Il ne fait point de doute qu’en acceptant une loi électorale qu’elle jugeait pourtant illégitime, en se désolidarisant de la rue depuis le succès de la Kasbah 2, en acceptant le report des élections prévues initialement pour le 24 juillet et en réitérant son soutien au gouvernement provisoire, Ennahdha a donné des gages à ses adversaires et a réussi jusque-là à déjouer les pièges qu’on lui avait tendus, à commencer par le référendum, la révision de l’article 1 de la constitution, la parité homme-femme sur les listes électorales ou la loi sur le financement des partis. Et en se retirant avec fracas de la commission Ben Achour, en emportant dans son sillage l'essentiel des forces présentes, elle a réussi à ôter toute légitimité à celle-ci.
Pour autant Ennahdha s’est gardée jusqu'à présent de jouer la rue. Car l’histoire a appris au mouvement islamiste à tempérer ses ardeurs et à chercher avant tout à légitimer sa présence dans l’arène politique institutionnelle via les urnes plutôt que de courir le pouvoir en mobilisant ses bases. Le crédo du mouvement semble être : la rue pour négocier pas pour gouverner… Pas pour le moment, en tout cas.
Constituante ou Instance Ben Achour bis?
Réussir ces élections est crucial pour un mouvement qui semble sûr de sa force mais soucieux d’exister dans les urnes et de prendre sa revanche sur trente années de répression. De sorte que si la constituante venait à être vidée de sa substance, cela reviendrait à contrecarrer Ennahdha et à tenir en échec la stratégie politique qu’elle a adoptée depuis la Kasbah 2. D’abord en lui faisant payer cher sa désolidarisation de la rue depuis la Kasbah 2, puisqu’elle s’est empêtrée, depuis, dans une stratégie attentiste qui risque de la desservir en termes de mobilisation électorale.

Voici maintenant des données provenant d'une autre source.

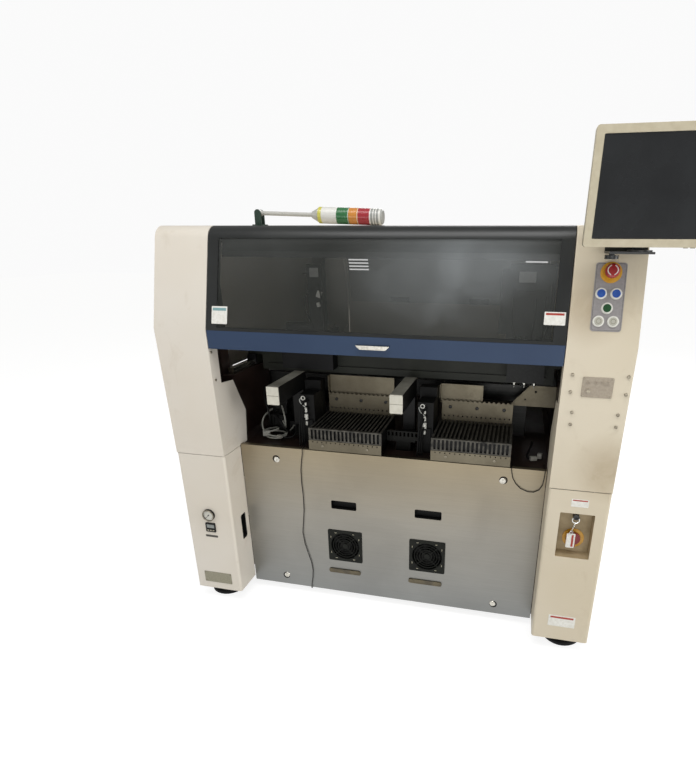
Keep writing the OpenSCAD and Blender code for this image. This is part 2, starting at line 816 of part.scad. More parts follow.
module spindle_2() spindle(0);

module spindle_3() spindle(1);

// ---- front hood ----------------------------------------------------------------------------

// The window's place in the side outline
module window_slice() translate([-60, kink_z + 10]) square([200, window_top - kink_z - 10]);

// Frame round the window with its crown and the bosses that turn on the pivot pins
module hood_frame() placed() color(black) difference() {
    union() {
        along_x(-hood_half, hood_half) difference() {
            skin(0, hood_t, hood_back, kink_z);
            translate([-60, kink_z - 60]) square([300, 60]);
        }
        both_sides() translate([hood_half - 24, pivot_y, pivot_z]) rotate([0, 90, 0])
            cylinder(r = 15, h = 24);
    }
    along_x(hood_side - hood_half, hood_half - hood_side) window_slice();
    both_sides() translate([hood_half - 22, pivot_y, pivot_z]) rotate([0, 90, 0])
        cylinder(r = pivot_d / 2 + fit, h = 24);
}

// Smoked window set into the frame
module hood_window() placed() color([0.16, 0.17, 0.19, 0.45])
    along_x(hood_side - hood_half, hood_half - hood_side) intersection() {
        skin(3, 3 + glass_t, hood_back, kink_z);
        window_slice();
    }

// Blue lower band with a folded lower edge
module hood_band() placed() color(blue) along_x(-hood_half, hood_half) difference() {
    union() {
        skin(0, 4, hood_back, band_z);
        intersection() {
            skin(0, 30, hood_back, band_z);
            translate([-60, band_z]) square([200, 4]);
        }
        intersection() {
            skin(0, hood_t, hood_back, band_z);
            translate([-60, kink_z - 6]) square([200, 6]);
        }
    }
    translate([-60, kink_z]) square([400, roof_z]);
}

// Boat-shaped pull with a finger scoop under it
module hood_handle() placed() color(alloy)
    on_front(0, (band_z + kink_z) / 2) difference() {
        linear_extrude(16) polygon([
            [-handle_w / 2, 7], [handle_w / 2, 7], [handle_w / 2 - 3, 2],
            [handle_w / 2 - 14, -7], [14 - handle_w / 2, -7], [3 - handle_w / 2, 2]
        ]);
        translate([0, -14, 3]) rotate([0, 90, 0])
            cylinder(r = 11, h = handle_w - 40, center = true);
    }

// ---- rear hood -----------------------------------------------------------------------------

// Painted hood at the back with two fields of cooling slots and two grip cups set into it
module rear_hood() placed() color(cream) at_back() difference() {
    union() {
        along_x(-hood_half, hood_half) skin(0, sheet, hood_back, rear_low_z);
        both_sides() along_x(hood_half - 3, hood_half) skin(0, 30, hood_back, rear_low_z);
        both_sides() translate([hood_half - 24, pivot_y, pivot_z]) rotate([0, 90, 0])
            cylinder(r = 15, h = 24);
        along_x(-hood_half, hood_half) intersection() {
            skin(0, 30, hood_back, rear_low_z);
            translate([-60, rear_low_z]) square([200, 4]);
        }
        for (x = rear_grips) on_front(x, rear_grip_z) translate([0, 0, -20])
            linear_extrude(19) rounded(rear_grip_w + 6, rear_grip_h + 6, 6);
        both_sides() along_x(hood_half - 24, hood_half) intersection() {
            outline(sheet / 2, hood_back, rear_low_z);
            translate([pivot_y - 14, pivot_z]) square([28, roof_z - pivot_z]);
        }
    }
    for (side = [-1, 1], k = [0 : louvres - 1]) on_lean(side * louvre_x, 133 + k * 20)
        translate([0, 0, -40]) linear_extrude(50) rounded(louvre_w, 9, 4.4);
    for (x = rear_grips) on_front(x, rear_grip_z) translate([0, 0, -17])
        linear_extrude(20) rounded(rear_grip_w, rear_grip_h, 4);
    both_sides() translate([hood_half - 22, pivot_y, pivot_z]) rotate([0, 90, 0])
        cylinder(r = pivot_d / 2 + fit, h = 24);
}

// ---- operator controls ---------------------------------------------------------------------

module operator_plate() placed() color(grey) on_lean(operator_x, operator_s)
    linear_extrude(plate_t) rounded(operator_w, operator_h, 9);

// Yellow discs of the emergency stop and of the main switch
module yellow_collars() placed() color(yellow) {
    at_operator(stop_at) difference() {
        union() {
            cylinder(r = collar_r, h = 2.5);
            cylinder(r = 15, h = 9);
        }
        translate([0, 0, 2]) cylinder(r = stop_stem + fit, h = 10);
    }
    on_lower(handle_x, handle_z, switch_deep) difference() {
        cylinder(r = 38, h = 3);
        translate([0, 0, -over]) cylinder(r = 9 + fit, h = 5);
    }
}

module at_operator(at) on_lean(operator_x + at[0], operator_s + at[1])
    translate([0, 0, plate_t]) children();

// Bezels that guide the push-buttons
module button_bezels() placed() color(white) for (at = button_places) at_operator(at) difference() {
    union() {
        cylinder(d = bezel_d, h = 3);
        translate([0, 0, 3]) cylinder(d1 = bezel_d, d2 = bezel_d - 3, h = 3);
    }
    translate([0, 0, 0.8]) cylinder(r = cap_r + fit, h = 8);
}

module push_button(k) at_operator(button_places[k]) {
    translate([0, 0, 4]) cylinder(r = cap_r, h = 3.2);
    translate([0, 0, 7.2]) cylinder(r1 = cap_r, r2 = cap_r - 0.8, h = 0.8);
}

// Mushroom head on its stem
module stop_button() placed() color(red) at_operator(stop_at) {
    r = stop_d / 2;
    rotate_extrude() polygon([
        [0, 8], [stop_stem, 8], [stop_stem, 16], [r - 4, 16], [r, 19], [r, 26], [r - 2, 29],
        [r - 6, 31], [0, 32]
    ]);
}

module blue_button_left() placed() color(blue) push_button(0);

module blue_button_right() placed() color(blue) push_button(1);

module green_button() placed() color([0.1, 0.4, 0.2]) push_button(2);

module clear_button_left() placed() color(white) push_button(3);

module clear_button_right() placed() color(white) push_button(4);

// Service plate with two round sockets, a port and the key switch's collar
module service_plate() placed() color(grey) on_front(operator_x, service_z) {
    linear_extrude(2) rounded(94, 66, 5);
    for (x = [-30, -5]) translate([x, 16, 2]) difference() {
        cylinder(r = 5, h = 2.5);
        translate([0, 0, 0.5]) cylinder(r = 3, h = 3);
    }
    translate([22, 16, 2]) difference() {
        translate([-12, -5, 0]) cube([24, 10, 2.5]);
        translate([-9, -3, 0.8]) cube([18, 6, 3]);
    }
    translate([key_at[0], key_at[1], 2]) difference() {
        cylinder(r = 9, h = 3);
        translate([0, 0, 0.6]) cylinder(r = 6 + fit, h = 3);
    }
}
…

Ensuite, en aggravant les conséquences du report des élections qu'elle s'est résignée à accepter au nom du consensus tout en sachant que cela risque de la freiner dans son élan et de la couper d’une partie de la jeunesse révoltée qui voit dans ces élections une comédie jouée par une partitocratie intéressée dont Ennahdha fait incontestablement partie. Enfin, en l’acculant à siéger dans une constituante sans réelles prérogatives, autant dire dans une commission Ben Achour bis, le Premier ministre la prive d’un pouvoir de décision que légitimerait son score dans les urnes, si tant est qu’il s’avère imposant, et l’empêche, de fait, de le convertir en force de frappe politique.
Bien qu’elle ne parle pas officiellement au nom du parti fondé et dirigé par son père, Soumaya Ghannouchi a menacé de siffler la fin de la trêve en remobilisant la rue et en promettant une phase révolutionnaire qui ferait tomber le régime, moins de peur d’une falsification des résultats des élections, ce qui est peu vraisemblable, que par refus de siéger dans une assemblée de castrats sans réel pouvoir. Car, dans ces conditions, le pouvoir de décision demeurera ailleurs... dans le théâtre d’ombres.
A M. Caïd Essebsi qui a fait dans l’équivoque, la fille Ghannouchi a répondu sans ambages. Et Ghannouchi père, que pense-t-il de tout cela ? Au fait, qui a dit qu’«on n’apprend pas aux vieux singes à faire des grimaces»?